| WHAT IS ASKED |
Repeat the material exactly as it appears.

| SUPPLIED DATA |

◇ ◇ ◇ ◇ ◇

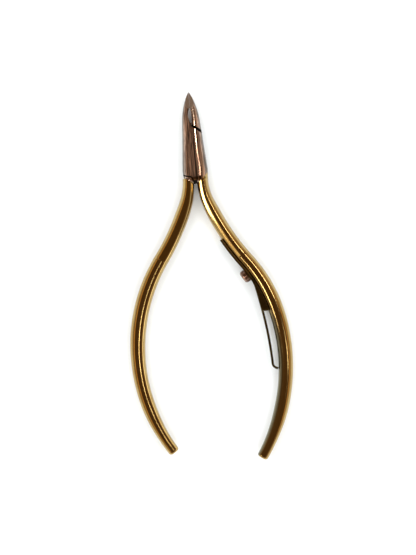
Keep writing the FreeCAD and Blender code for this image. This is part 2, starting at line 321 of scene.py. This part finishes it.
dark = {"levels": (0.35, 0.7), "haze": 0.12}


def makeDarkMetal(name, look):
    material, tree = newMaterial(name)
    place = placeInMillimetres(tree)
    cloud = addNode(tree, "ShaderNodeTexNoise", {"Scale": 1 / look["patch"], "Detail": 3.0},
                    {"Vector": place})
    share = addNode(tree, "ShaderNodeMapRange", {"From Min": dark["levels"][0],
                    "From Max": dark["levels"][1]}, {"Value": cloud.outputs["Fac"]})
    colour = addNode(tree, "ShaderNodeMix", {"data_type": "RGBA", 6: toLinear(look["clean"]),
                     7: toLinear(look["dull"])}, {0: share.outputs["Result"]})
    # where it is worn bright, it shows the colour of the plating beside it
    worn = addNode(tree, "ShaderNodeAttribute", {"attribute_name": "worn"})
    colour = addNode(tree, "ShaderNodeMix", {"data_type": "RGBA", 7: toLinear(gold["bright"])},
                     {0: worn.outputs["Fac"], 6: colour.outputs[2]})
    rough = addNode(tree, "ShaderNodeMapRange", {"To Min": look["roughness"],
                    "To Max": look["roughness"] + dark["haze"]},
                    {"Value": share.outputs["Result"]})
    grain = addNode(tree, "ShaderNodeTexNoise", {"Scale": 1 / look["grain"], "Detail": 2.0},
                    {"Vector": place})
    normal = addNode(tree, "ShaderNodeBump", {"Strength": 1.0, "Distance": look["depth"] * mm},
                     {"Height": grain.outputs["Fac"]})
    metalOut(tree, colour.outputs[2], rough.outputs["Result"], normal.outputs["Normal"])
    return material


# Painted shade: a near-black, matt coat on the faces inside the joint, which makes the slits read
# as open gaps.
def makeGapShade():
    material, tree = newMaterial("paintedGapShade")
    place = placeInMillimetres(tree)
    cloud = addNode(tree, "ShaderNodeTexNoise", {"Scale": 1 / steel["insidePatch"],
                    "Detail": 2.0}, {"Vector": place})
    colour = addNode(tree, "ShaderNodeMix", {"data_type": "RGBA", 6: toLinear(steel["inside"]),
                     7: toLinear(steel["insideShadeMottle"])}, {0: cloud.outputs["Fac"]})
    surface = addNode(tree, "ShaderNodeBsdfPrincipled", {"Roughness": steel["insideRoughness"],
                      "Specular IOR Level": 0.1}, {"Base Color": colour.outputs[2]})
    addNode(tree, "ShaderNodeOutputMaterial", {}, {"Surface": surface.outputs["BSDF"]})
    return material


# the head: the two jaws and the half-lapped joint

head = {
    "depth": 6.0, "backGrind": 0.4, "tipReach": 17.0, "tipWidth": 0.3, "ogiveStart": 8.6,
    "ogiveHalf": 2.62, "shoulderDrop": 6.0, "shoulderHalf": 3.76, "waistDrop": 8.6,
    "waistHalf": 3.6, "forkDrop": 10.1, "taperStart": 1.0, "tipBack": 1.3, "tipFront": 3.6,
    "bevelStart": 12.2, "edgeLength": 4.4, "edgeGap": 0.04, "reliefLeft": 0.75,
    "reliefRight": 0.3, "roundness": 2.6, "saddle": 2.6, "saddleDepth": 0.55,
    "lapGap": 0.05, "slitWidth": 0.74, "slitStart": (0.15, 7.1), "slitEnd": (3.6, 4.5),
    "lapRadius": 8.0, "lapSlit": 0.42, "webReach": 0.45, "webCorner": 1.25,
    "lapReach": 1.4, "slitReach": 3, "groundPast": 3, "groundStep": 1.0, "rings": 110,
    "ringPoints": 160,
}


def thinned(y, atJoint, atTip):
    share = max(0.0, (y - head["taperStart"]) / (head["tipReach"] - head["taperStart"]))
    return atJoint + (atTip - atJoint) * share


head["bevelFront"] = thinned(head["bevelStart"], head["depth"], head["tipFront"])
head["bevelBack"] = head["tipBack"] + head["groundStep"]
head["bevelSlope"] = ((head["bevelFront"] - head["bevelBack"])
                      / (head["tipReach"] - head["bevelStart"]))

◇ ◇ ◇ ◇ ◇

| COMPLETE ANSWER |
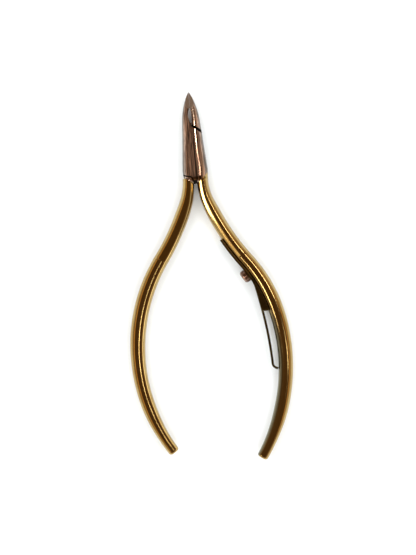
Keep writing the FreeCAD and Blender code for this image. This is part 2, starting at line 321 of scene.py. This part finishes it.
dark = {"levels": (0.35, 0.7), "haze": 0.12}


def makeDarkMetal(name, look):
    material, tree = newMaterial(name)
    place = placeInMillimetres(tree)
    cloud = addNode(tree, "ShaderNodeTexNoise", {"Scale": 1 / look["patch"], "Detail": 3.0},
                    {"Vector": place})
    share = addNode(tree, "ShaderNodeMapRange", {"From Min": dark["levels"][0],
                    "From Max": dark["levels"][1]}, {"Value": cloud.outputs["Fac"]})
    colour = addNode(tree, "ShaderNodeMix", {"data_type": "RGBA", 6: toLinear(look["clean"]),
                     7: toLinear(look["dull"])}, {0: share.outputs["Result"]})
    # where it is worn bright, it shows the colour of the plating beside it
    worn = addNode(tree, "ShaderNodeAttribute", {"attribute_name": "worn"})
    colour = addNode(tree, "ShaderNodeMix", {"data_type": "RGBA", 7: toLinear(gold["bright"])},
                     {0: worn.outputs["Fac"], 6: colour.outputs[2]})
    rough = addNode(tree, "ShaderNodeMapRange", {"To Min": look["roughness"],
                    "To Max": look["roughness"] + dark["haze"]},
                    {"Value": share.outputs["Result"]})
    grain = addNode(tree, "ShaderNodeTexNoise", {"Scale": 1 / look["grain"], "Detail": 2.0},
                    {"Vector": place})
    normal = addNode(tree, "ShaderNodeBump", {"Strength": 1.0, "Distance": look["depth"] * mm},
                     {"Height": grain.outputs["Fac"]})
    metalOut(tree, colour.outputs[2], rough.outputs["Result"], normal.outputs["Normal"])
    return material


# Painted shade: a near-black, matt coat on the faces inside the joint, which makes the slits read
# as open gaps.
def makeGapShade():
    material, tree = newMaterial("paintedGapShade")
    place = placeInMillimetres(tree)
    cloud = addNode(tree, "ShaderNodeTexNoise", {"Scale": 1 / steel["insidePatch"],
                    "Detail": 2.0}, {"Vector": place})
    colour = addNode(tree, "ShaderNodeMix", {"data_type": "RGBA", 6: toLinear(steel["inside"]),
                     7: toLinear(steel["insideShadeMottle"])}, {0: cloud.outputs["Fac"]})
    surface = addNode(tree, "ShaderNodeBsdfPrincipled", {"Roughness": steel["insideRoughness"],
                      "Specular IOR Level": 0.1}, {"Base Color": colour.outputs[2]})
    addNode(tree, "ShaderNodeOutputMaterial", {}, {"Surface": surface.outputs["BSDF"]})
    return material


# the head: the two jaws and the half-lapped joint

head = {
    "depth": 6.0, "backGrind": 0.4, "tipReach": 17.0, "tipWidth": 0.3, "ogiveStart": 8.6,
    "ogiveHalf": 2.62, "shoulderDrop": 6.0, "shoulderHalf": 3.76, "waistDrop": 8.6,
    "waistHalf": 3.6, "forkDrop": 10.1, "taperStart": 1.0, "tipBack": 1.3, "tipFront": 3.6,
    "bevelStart": 12.2, "edgeLength": 4.4, "edgeGap": 0.04, "reliefLeft": 0.75,
    "reliefRight": 0.3, "roundness": 2.6, "saddle": 2.6, "saddleDepth": 0.55,
    "lapGap": 0.05, "slitWidth": 0.74, "slitStart": (0.15, 7.1), "slitEnd": (3.6, 4.5),
    "lapRadius": 8.0, "lapSlit": 0.42, "webReach": 0.45, "webCorner": 1.25,
    "lapReach": 1.4, "slitReach": 3, "groundPast": 3, "groundStep": 1.0, "rings": 110,
    "ringPoints": 160,
}


def thinned(y, atJoint, atTip):
    share = max(0.0, (y - head["taperStart"]) / (head["tipReach"] - head["taperStart"]))
    return atJoint + (atTip - atJoint) * share


head["bevelFront"] = thinned(head["bevelStart"], head["depth"], head["tipFront"])
head["bevelBack"] = head["tipBack"] + head["groundStep"]
head["bevelSlope"] = ((head["bevelFront"] - head["bevelBack"])
                      / (head["tipReach"] - head["bevelStart"]))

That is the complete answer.